== RECORDED DATA

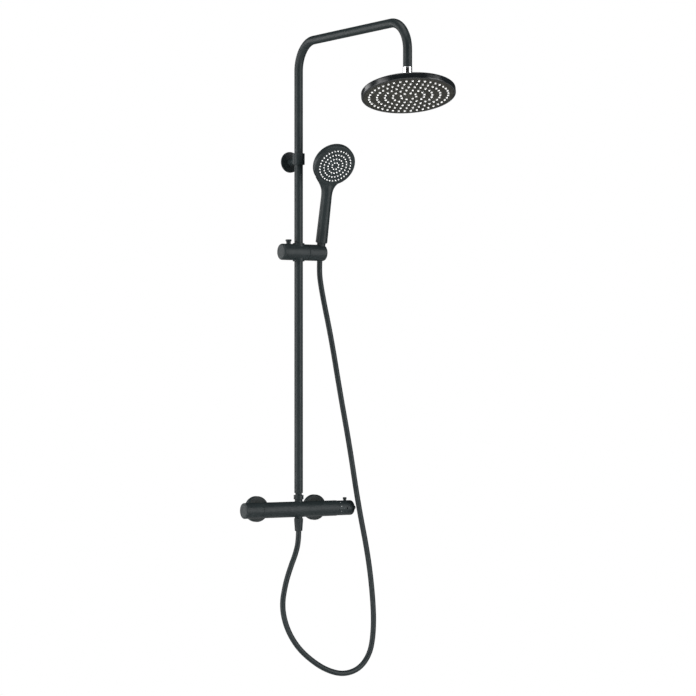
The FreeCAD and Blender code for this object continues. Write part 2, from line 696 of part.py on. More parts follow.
def hose_path():
    """Straight runs joined by tangent arcs, each as large as its two runs allow."""
    points = [V(*point) for point in HOSE_ROUTE]
    pieces = []
    radii = []
    last = points[0]
    for before, corner, after in zip(points, points[1:], points[2:]):
        run_in = corner - before
        run_out = after - corner
        reach = 0.45 * min(run_in.Length, run_out.Length)
        half_turn = run_in.getAngle(run_out) / 2
        radius = reach / math.tan(half_turn)
        radii.append(radius)
        into = V(run_in).normalize()
        out = V(run_out).normalize()
        start = corner - into * reach
        end = corner + out * reach
        towards = (out - into).normalize()
        centre = corner + towards * (radius / math.cos(half_turn))
        middle = centre - towards * radius
        pieces.append(Part.LineSegment(last, start).toShape())
        pieces.append(Part.Arc(start, middle, end).toShape())
        last = end
    pieces.append(Part.LineSegment(last, points[-1]).toShape())
    return Part.Wire(pieces), radii


def make_hose():
    path, radii = hose_path()
    direction = V(*HOSE_ROUTE[1]) - V(*HOSE_ROUTE[0])
    hose = swept(path, V(*HOSE_ROUTE[0]), direction, HOSE_R)
    print("hose arc radii, mm:", [round(radius) for radius in radii])
    print("hose length, mm:", round(path.Length, 1))
    print("hose volume over section times length:", hose.Volume / (math.pi * HOSE_R ** 2 * path.Length))
    save("shower_hose", hose)
    outline = [
        (HOSE_BORE_R, OUTLET_NUT_LOW + 0.05), (7.8, OUTLET_NUT_LOW + 0.05), (8.3, -47.4), (10.1, -20.6),
        (9.6, -20.1), (7.1, -20.1), (7.1, -32), (HOSE_BORE_R, -32),
    ]
    save("hose_outlet_nut", turned(outline, BAR))
    save("hose_outlet_washer", ring(6.9, 4.2, -31.9, -30.1, BAR))


os.makedirs("parts", exist_ok=True)
make_valve()
make_knobs()
make_riser()
make_rain_head()
make_slider()
make_handset()
make_hose()
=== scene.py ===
import json
import math

import bmesh
import bpy
from mathutils import Matrix, Vector


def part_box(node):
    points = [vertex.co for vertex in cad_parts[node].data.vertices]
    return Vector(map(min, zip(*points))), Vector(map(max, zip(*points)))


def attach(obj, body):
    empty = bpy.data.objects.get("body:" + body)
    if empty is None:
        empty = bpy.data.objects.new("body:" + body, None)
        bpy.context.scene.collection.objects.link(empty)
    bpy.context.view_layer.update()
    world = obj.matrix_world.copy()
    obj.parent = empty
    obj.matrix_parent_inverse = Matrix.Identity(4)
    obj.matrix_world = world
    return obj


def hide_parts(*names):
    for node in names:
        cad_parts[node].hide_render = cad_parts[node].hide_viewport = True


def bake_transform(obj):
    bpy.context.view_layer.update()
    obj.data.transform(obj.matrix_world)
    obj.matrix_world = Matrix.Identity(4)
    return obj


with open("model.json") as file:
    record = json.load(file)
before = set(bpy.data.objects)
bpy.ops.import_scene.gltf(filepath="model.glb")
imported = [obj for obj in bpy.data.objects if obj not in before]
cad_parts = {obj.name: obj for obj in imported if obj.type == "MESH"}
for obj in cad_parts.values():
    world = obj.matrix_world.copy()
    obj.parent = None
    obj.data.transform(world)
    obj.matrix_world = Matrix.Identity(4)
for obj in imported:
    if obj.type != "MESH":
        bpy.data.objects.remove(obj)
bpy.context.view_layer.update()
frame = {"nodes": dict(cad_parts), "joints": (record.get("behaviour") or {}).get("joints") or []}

X_AXIS = Vector((1, 0, 0))
Y_AXIS = Vector((0, 1, 0))
Z_AXIS = Vector((0, 0, 1))
MM = 0.001
ROUND_STEPS = 5           # facets in a rounded corner
SHARP_ANGLE = math.radians(32)

nodes = frame["nodes"]
joints = {joint["name"]: joint for joint in frame["joints"]}


# Places read from the frame, in millimetres

def extent(node, axis):
    low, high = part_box(node)
    return low[axis] / MM, high[axis] / MM


def middle(node):
    low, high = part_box(node)
    return (low + high) / 2 / MM


def pivot(joint):
    return Vector(joints[joint]["pos_m"]) / MM


def placed(origin, direction=Z_AXIS):
    """Matrix that takes millimetres along a local Z axis to metres in the row frame."""
    turn = Z_AXIS.rotation_difference(Vector(direction)).to_matrix().to_4x4()
    return Matrix.Translation(Vector(origin) * MM) @ turn


# Mesh tools. Local coordinates are in millimetres until a piece is finished.

def new_piece(name, mesh_builder, place):
    bmesh.ops.recalc_face_normals(mesh_builder, faces=mesh_builder.faces)
    bmesh.ops.scale(mesh_builder, vec=(MM, MM, MM), verts=mesh_builder.verts)
    mesh = bpy.data.meshes.new(name)
    mesh_builder.to_mesh(mesh)
    mesh_builder.free()
    piece = bpy.data.objects.new(name, mesh)
    bpy.context.scene.collection.objects.link(piece)
    piece.matrix_world = place
    return piece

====

> TASK STATEMENT
Restate the data above exactly, keeping each word as it stands.

> SOLUTION BELOW
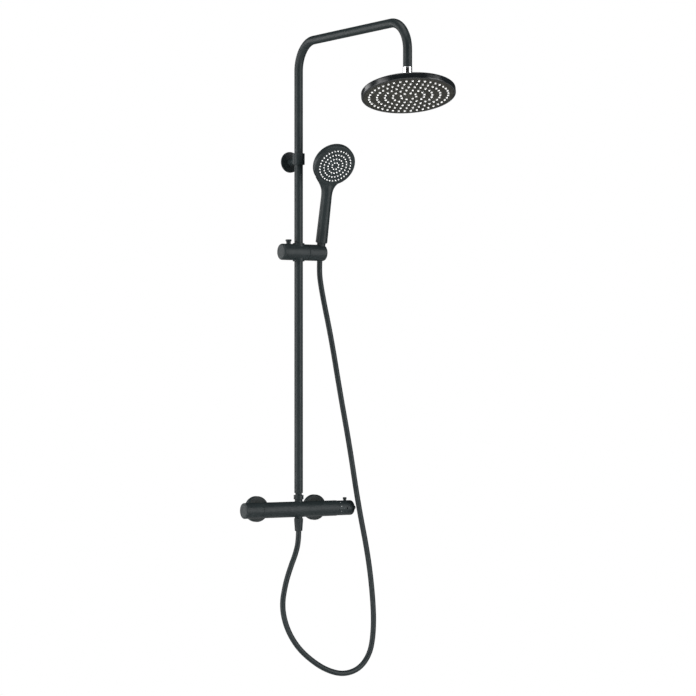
The FreeCAD and Blender code for this object continues. Write part 2, from line 696 of part.py on. More parts follow.
def hose_path():
    """Straight runs joined by tangent arcs, each as large as its two runs allow."""
    points = [V(*point) for point in HOSE_ROUTE]
    pieces = []
    radii = []
    last = points[0]
    for before, corner, after in zip(points, points[1:], points[2:]):
        run_in = corner - before
        run_out = after - corner
        reach = 0.45 * min(run_in.Length, run_out.Length)
        half_turn = run_in.getAngle(run_out) / 2
        radius = reach / math.tan(half_turn)
        radii.append(radius)
        into = V(run_in).normalize()
        out = V(run_out).normalize()
        start = corner - into * reach
        end = corner + out * reach
        towards = (out - into).normalize()
        centre = corner + towards * (radius / math.cos(half_turn))
        middle = centre - towards * radius
        pieces.append(Part.LineSegment(last, start).toShape())
        pieces.append(Part.Arc(start, middle, end).toShape())
        last = end
    pieces.append(Part.LineSegment(last, points[-1]).toShape())
    return Part.Wire(pieces), radii


def make_hose():
    path, radii = hose_path()
    direction = V(*HOSE_ROUTE[1]) - V(*HOSE_ROUTE[0])
    hose = swept(path, V(*HOSE_ROUTE[0]), direction, HOSE_R)
    print("hose arc radii, mm:", [round(radius) for radius in radii])
    print("hose length, mm:", round(path.Length, 1))
    print("hose volume over section times length:", hose.Volume / (math.pi * HOSE_R ** 2 * path.Length))
    save("shower_hose", hose)
    outline = [
        (HOSE_BORE_R, OUTLET_NUT_LOW + 0.05), (7.8, OUTLET_NUT_LOW + 0.05), (8.3, -47.4), (10.1, -20.6),
        (9.6, -20.1), (7.1, -20.1), (7.1, -32), (HOSE_BORE_R, -32),
    ]
    save("hose_outlet_nut", turned(outline, BAR))
    save("hose_outlet_washer", ring(6.9, 4.2, -31.9, -30.1, BAR))


os.makedirs("parts", exist_ok=True)
make_valve()
make_knobs()
make_riser()
make_rain_head()
make_slider()
make_handset()
make_hose()
=== scene.py ===
import json
import math

import bmesh
import bpy
from mathutils import Matrix, Vector


def part_box(node):
    points = [vertex.co for vertex in cad_parts[node].data.vertices]
    return Vector(map(min, zip(*points))), Vector(map(max, zip(*points)))


def attach(obj, body):
    empty = bpy.data.objects.get("body:" + body)
    if empty is None:
        empty = bpy.data.objects.new("body:" + body, None)
        bpy.context.scene.collection.objects.link(empty)
    bpy.context.view_layer.update()
    world = obj.matrix_world.copy()
    obj.parent = empty
    obj.matrix_parent_inverse = Matrix.Identity(4)
    obj.matrix_world = world
    return obj


def hide_parts(*names):
    for node in names:
        cad_parts[node].hide_render = cad_parts[node].hide_viewport = True


def bake_transform(obj):
    bpy.context.view_layer.update()
    obj.data.transform(obj.matrix_world)
    obj.matrix_world = Matrix.Identity(4)
    return obj


with open("model.json") as file:
    record = json.load(file)
before = set(bpy.data.objects)
bpy.ops.import_scene.gltf(filepath="model.glb")
imported = [obj for obj in bpy.data.objects if obj not in before]
cad_parts = {obj.name: obj for obj in imported if obj.type == "MESH"}
for obj in cad_parts.values():
    world = obj.matrix_world.copy()
    obj.parent = None
    obj.data.transform(world)
    obj.matrix_world = Matrix.Identity(4)
for obj in imported:
    if obj.type != "MESH":
        bpy.data.objects.remove(obj)
bpy.context.view_layer.update()
frame = {"nodes": dict(cad_parts), "joints": (record.get("behaviour") or {}).get("joints") or []}

X_AXIS = Vector((1, 0, 0))
Y_AXIS = Vector((0, 1, 0))
Z_AXIS = Vector((0, 0, 1))
MM = 0.001
ROUND_STEPS = 5           # facets in a rounded corner
SHARP_ANGLE = math.radians(32)

nodes = frame["nodes"]
joints = {joint["name"]: joint for joint in frame["joints"]}


# Places read from the frame, in millimetres

def extent(node, axis):
    low, high = part_box(node)
    return low[axis] / MM, high[axis] / MM


def middle(node):
    low, high = part_box(node)
    return (low + high) / 2 / MM


def pivot(joint):
    return Vector(joints[joint]["pos_m"]) / MM


def placed(origin, direction=Z_AXIS):
    """Matrix that takes millimetres along a local Z axis to metres in the row frame."""
    turn = Z_AXIS.rotation_difference(Vector(direction)).to_matrix().to_4x4()
    return Matrix.Translation(Vector(origin) * MM) @ turn


# Mesh tools. Local coordinates are in millimetres until a piece is finished.

def new_piece(name, mesh_builder, place):
    bmesh.ops.recalc_face_normals(mesh_builder, faces=mesh_builder.faces)
    bmesh.ops.scale(mesh_builder, vec=(MM, MM, MM), verts=mesh_builder.verts)
    mesh = bpy.data.meshes.new(name)
    mesh_builder.to_mesh(mesh)
    mesh_builder.free()
    piece = bpy.data.objects.new(name, mesh)
    bpy.context.scene.collection.objects.link(piece)
    piece.matrix_world = place
    return piece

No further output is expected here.